Certainly, there are reasons there’s such a dearth of affordable housing beyond price and pace of construction (like zoning restrictions and NIMBY activism) that Skender can’t address alone. And the factors that Skender can address are getting tougher, with rising labor and material prices, Swanson says.
Sterling Bay is privately subsidizing the affordable units itself (it’s not using any tax credits or governmental subsidies), and it declined to respond to questions asking if it had sole control over rental rates, or if it could raise them at will. The developer is best known in Chicago for receiving $1 billion in public subsidies to build high-end housing (with a smattering of affordable units) in one of the city’s most affluent neighborhoods.
Exact sites for the 30 apartments haven’t been determined, but they’ll be placed on vacant lots in the city’s West and North-side 27th aldermanic ward, which spans some of Chicago’s lowest-income and most affluent neighborhoods. Placed in the gentrifying and Michelin-starred West Loop, these units could be market-rate luxury housing, earning Sterling Bay (which is also a minority investor in Skender’s modular business) a tidy return. Dropped in poorer East Garfield Park, they stand a chance of working as naturally occurring affordable housing, especially if Skender can keep shaving off time and labor expenses.
As gentrification continues apace in Chicago, with tasteful and modern modular three-flats filling in vacant lots, it’s easy to imagine the West Loop bleeding into East Garfield, increasing Sterling Bay’s desire to maximize its investment and raise rents. That would mean the value of Skender’s research and investment wouldn’t be flowing to the Chicagoans they’ve been designing for.

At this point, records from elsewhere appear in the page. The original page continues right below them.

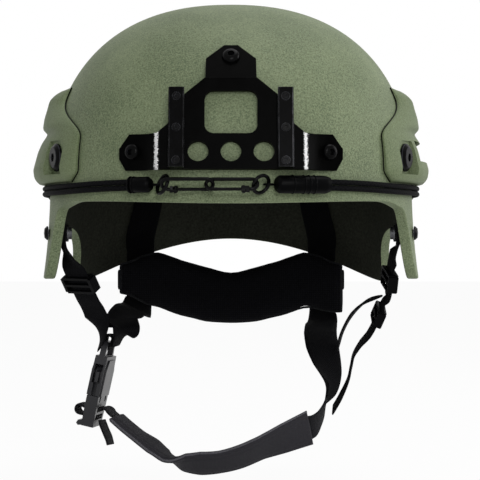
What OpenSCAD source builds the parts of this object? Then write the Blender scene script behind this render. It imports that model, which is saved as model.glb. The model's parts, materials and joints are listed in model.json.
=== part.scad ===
// Combat helmet: moulded shell with ear flaps, night-vision mounting plate, accessory rails, hooked elastic cords,
// pad suspension and a four-point chin strap with a side-release buckle.
// Frame: +Z up, the front faces -Y, +X is the wearer's left. The origin is on the symmetry plane, where the head
// carries the helmet, level with the lower ends of the ear flaps.

/* [Shell] */
// Width of the shell at its equator
shell_w = 237; // [225:1:250]
// Length of the shell, front to back
shell_l = 280; // [268:1:292]
// Height of the crown above the ear flaps
shell_h = 178.5; // [172:0.5:188]
// Wall thickness
shell_t = 7; // [6:0.5:8]
// Height of the widest level
equator_z = 60; // [56:1:64]
// Height of the front brim's edge
brim_z = 46.5; // [44:0.5:50]
// Height of the nape's edge
nape_z = 26; // [20:0.5:30]
// Height of the ear arches
arch_h = 36; // [28:1:38]
// How far the brim flares outwards
brim_flare = 3; // [1:0.5:4]

/* [Mounting plate] */
// Thickness of the plate
plate_t = 3; // [2.5:0.1:3.5]
// Backward tilt of the plate's lower part
plate_tilt = 12; // [10:0.5:13]
// Backward tilt of the plate's top tab
tab_tilt = 38; // [35:0.5:39]
// Width of the window
window_w = 31; // [26:0.5:32]
// Height of the window
window_h = 26; // [20:0.5:27]
// Radius of the three accessory holes
hole_r = 6.1; // [4:0.1:6.5]
// Spacing of the accessory holes
hole_pitch = 19.3; // [17:0.1:20]
// Distance of the dovetail bars from the middle
bar_x = 32; // [31:0.5:34]
// Width of a dovetail bar
bar_w = 9.2; // [8:0.1:10]
// How far a bar stands out of the plate
bar_d = 6; // [4:0.5:7]
// Length of a dovetail bar
bar_l = 48; // [42:1:52]
// Diameter of the plate screws
screw_d = 5; // [4:0.5:5.5]

/* [Side rails] */
// How far a rail stands out of the shell
rail_d = 11; // [9.5:0.5:12]
// Height of the rail's lower edge
rail_low = 60.5; // [60:0.5:63]
// Height of the rail's upper edge
rail_high = 122; // [118:1:124]
// Height of the accessory slot's lower side
slot_low = 71; // [69:0.5:74]
// Height of the accessory slot
slot_h = 19; // [16:0.5:20]
// Side of the bolt recess
recess_w = 21; // [19:0.5:23]
// Diameter of the rail bolts' heads
rail_head_d = 17.4; // [13:0.1:18]

/* [Straps] */
// Width of the chin strap's webbing
strap_w = 20; // [18:0.5:20]
// Width of the rear webbing
rear_w = 23; // [20:0.5:25]
// Thickness of the webbing
web_t = 1.6; // [1.2:0.1:1.8]
// Thickness of the nape pad
nape_t = 12; // [8:0.5:13]
// Width of the chin cup
cup_w = 30; // [26:0.5:34]
// Thickness of the chin cup's padding
cup_t = 5; // [4:0.5:6]
// Diameter of the strap bolts' heads
bolt_head_d = 9; // [8:0.5:11]

/* [Buckle] */
// Width of the buckle's housing
buckle_w = 33; // [31:0.5:36]
// Thickness of the buckle's housing
buckle_t = 10; // [9:0.5:11]
// Length of the buckle's housing
buckle_l = 36; // [34:1:42]
// Travel of the plug out of the housing
plug_travel = 26; // [20:1:28]
// Clearance of the moving pieces
clearance = 0.3; // [0.2:0.05:0.4]

/* [Elastic cords] */
// Diameter of one elastic strand
cord_d = 3.3; // [2.6:0.1:3.4]
// Height of the hooks across the brow
hook_z = 57.5; // [56:0.5:58]
// Thickness of the hooks' wire
wire_d = 1.8; // [1.5:0.1:2]

/* [Pads] */
// Thickness of the suspension pads
pad_t = 19; // [12:1:22]
// Thickness of the hook-and-loop discs
disc_t = 1.2; // [0.8:0.1:1.6]

/* [Hidden] */
$fn = 48;
shell_green = "#6f7a5d";
rail_green = "#67705a";
metal_black = "#17181a";
webbing_black = "#141416";
pad_black = "#202124";
buckle_grey = "#2c2d2f";
foam_grey = "#3a3c38";

// Curves of the shell
dome_exp = 2.35;
plan_exp = 2.2;
flap_flare = 4.6;
front_step = 7.1;
temple_start = 45;
temple_rise = 2;
flap_front = 57;
flap_turn = 72;
arch_start = 86;
arch_end = 120.5;
lobe_z = -4;
arch_steps = 10;
dome_rows = 11;
skirt_rows = 4;
half_azimuths = concat(
    [for (i = [0:6]) i * front_step],
    [47, 51.5, 55, 57.5, 59.5, 61, 62.5, 64, 65.5, 67.5, 70, 73, 79],
    [for (i = [0:arch_steps]) arch_mid() - arch_half() * cos(180 * i / arch_steps)],
    [for (i = [1:8]) arch_end + i * (180 - arch_end) / 8]
);
azimuths = concat(half_azimuths, [for (i = [len(half_azimuths) - 2:-1:1]) -half_azimuths[i]]);

// Plain helpers
function spow(v, p) = sign(v) * pow(abs(v), p);
function unit(v) = v / norm(v);
function smooth(u) = let (c = min(1, max(0, u))) c * c * (3 - 2 * c);
function mix(a, b, u) = a + (b - a) * u;
function arch_mid() = (arch_start + arch_end) / 2;
function arch_half() = (arch_end - arch_start) / 2;

// Height of the shell's edge at an azimuth, where 0 is the front and 180 the nape
function edge_z(az) = let (a = abs(az))
    a < arch_start ? let (brow = brim_z + temple_rise * smooth(a / temple_start) - 4 * smooth((a - temple_start) / 14))
        mix(brow, 0, smooth((a - flap_front) / (flap_turn - flap_front)))
    : a < arch_end ? let (u = (a - arch_mid()) / arch_half())
        mix(0, lobe_z, (u + 1) / 2) + arch_h * pow(max(0, 1 - pow(u, 4)), 1 / 4)
    : mix(lobe_z, nape_z, smooth(pow((a - arch_end) / (180 - arch_end), 0.88)));

// Share of the full plan size at a height above the equator
function dome_share(z) = pow(max(0, 1 - pow(max(0, (z - equator_z) / (shell_h - equator_z)), dome_exp)), 1 / dome_exp);
function flare(az, z) = flap_flare * pow(max(0, 1 - z / equator_z) * sin(az), 2)
    + brim_flare * pow(max(0, cos(az)) * min(1, max(0, (brim_z + 12 - z) / 12)), 2);
// Point of the plan's superellipse with half sizes a and b at an azimuth
function plan_pt(az, a, b) =
    let (r = pow(pow(abs(sin(az)) / a, plan_exp) + pow(abs(cos(az)) / b, plan_exp), -1 / plan_exp))
    [r * sin(az), -r * cos(az)];
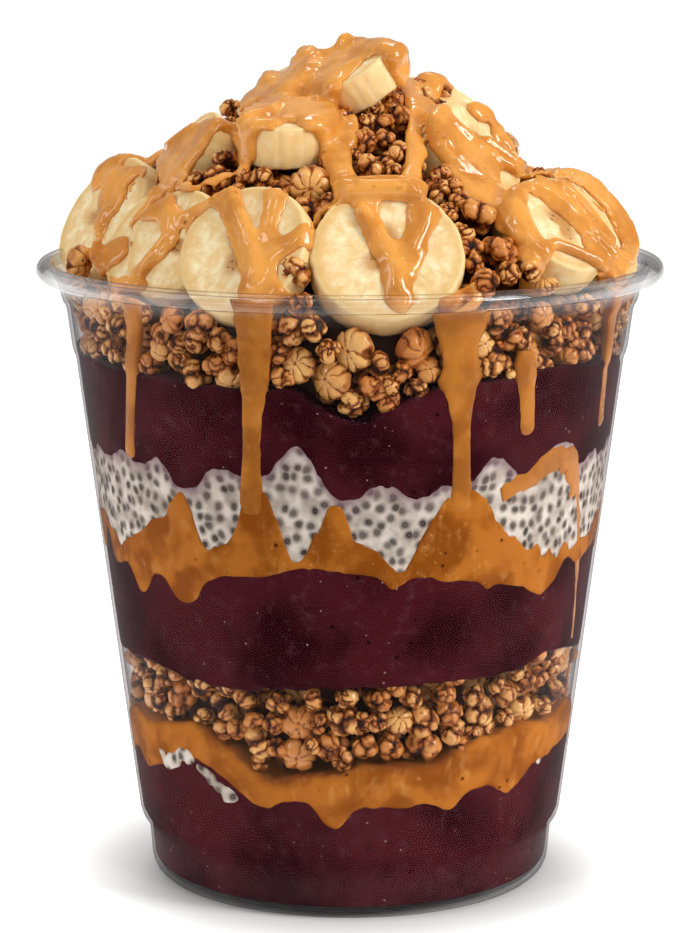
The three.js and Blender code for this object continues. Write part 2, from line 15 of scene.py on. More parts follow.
import bmesh
import bpy
import numpy as np
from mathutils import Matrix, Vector
from mathutils.bvhtree import BVHTree


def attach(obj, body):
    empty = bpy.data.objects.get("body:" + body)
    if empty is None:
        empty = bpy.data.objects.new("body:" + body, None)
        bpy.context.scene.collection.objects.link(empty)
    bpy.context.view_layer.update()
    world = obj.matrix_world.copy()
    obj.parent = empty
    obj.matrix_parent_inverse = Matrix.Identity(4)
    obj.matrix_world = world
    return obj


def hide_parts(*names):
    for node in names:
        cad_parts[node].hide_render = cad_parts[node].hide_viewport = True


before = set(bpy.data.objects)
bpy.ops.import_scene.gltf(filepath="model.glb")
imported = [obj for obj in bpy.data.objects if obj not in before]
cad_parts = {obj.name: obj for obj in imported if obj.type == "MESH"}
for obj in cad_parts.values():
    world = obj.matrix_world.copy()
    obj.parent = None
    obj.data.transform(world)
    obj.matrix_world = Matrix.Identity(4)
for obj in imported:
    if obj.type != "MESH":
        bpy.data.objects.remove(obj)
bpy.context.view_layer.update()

log = logging.getLogger("acai_bowl")

Array = np.ndarray
Colour = tuple[float, float, float]
Point = tuple[float, float, float]
Table = tuple[tuple[float, ...], ...]
Finish = bpy.types.Material
Piece = bpy.types.Object
Inputs = Mapping[str | int, Any]
Drop = tuple[Array, float]

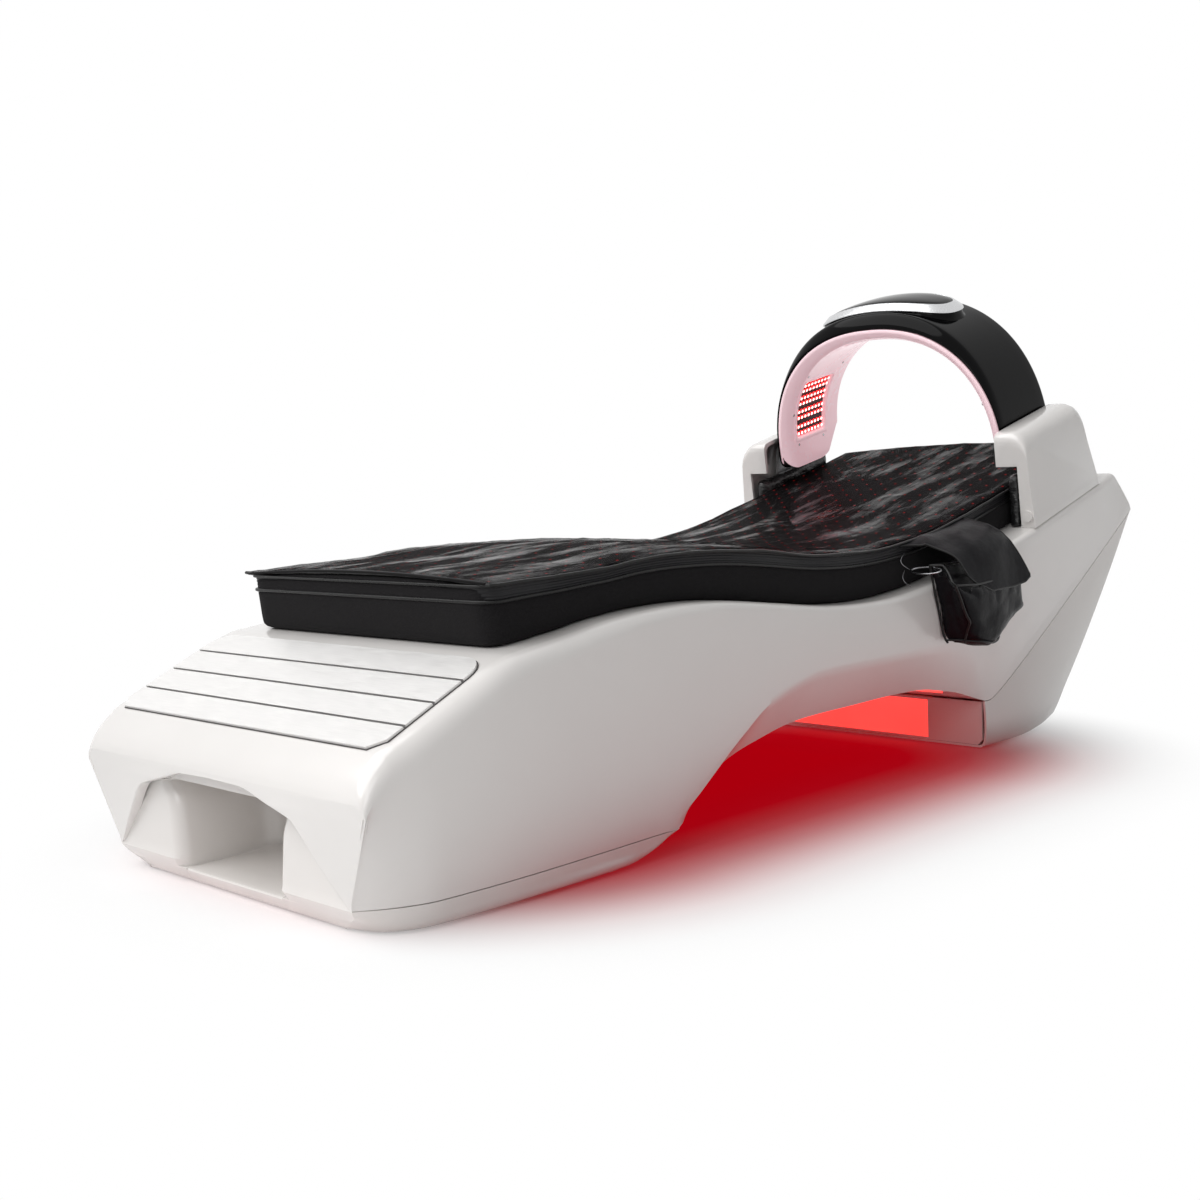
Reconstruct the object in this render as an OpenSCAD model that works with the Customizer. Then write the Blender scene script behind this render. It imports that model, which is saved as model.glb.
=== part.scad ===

Swanson is careful to couch discussions of this new housing model in terms of working with communities and developing neighborhoods in ways and locations they feel comfortable with. He says he understands that the ripple effects of housing are about much more than design and fabrication. “A factory-built three-flat is the easy thing,” he says. “Now we have to figure out what it means to put a three-flat in a neighborhood.”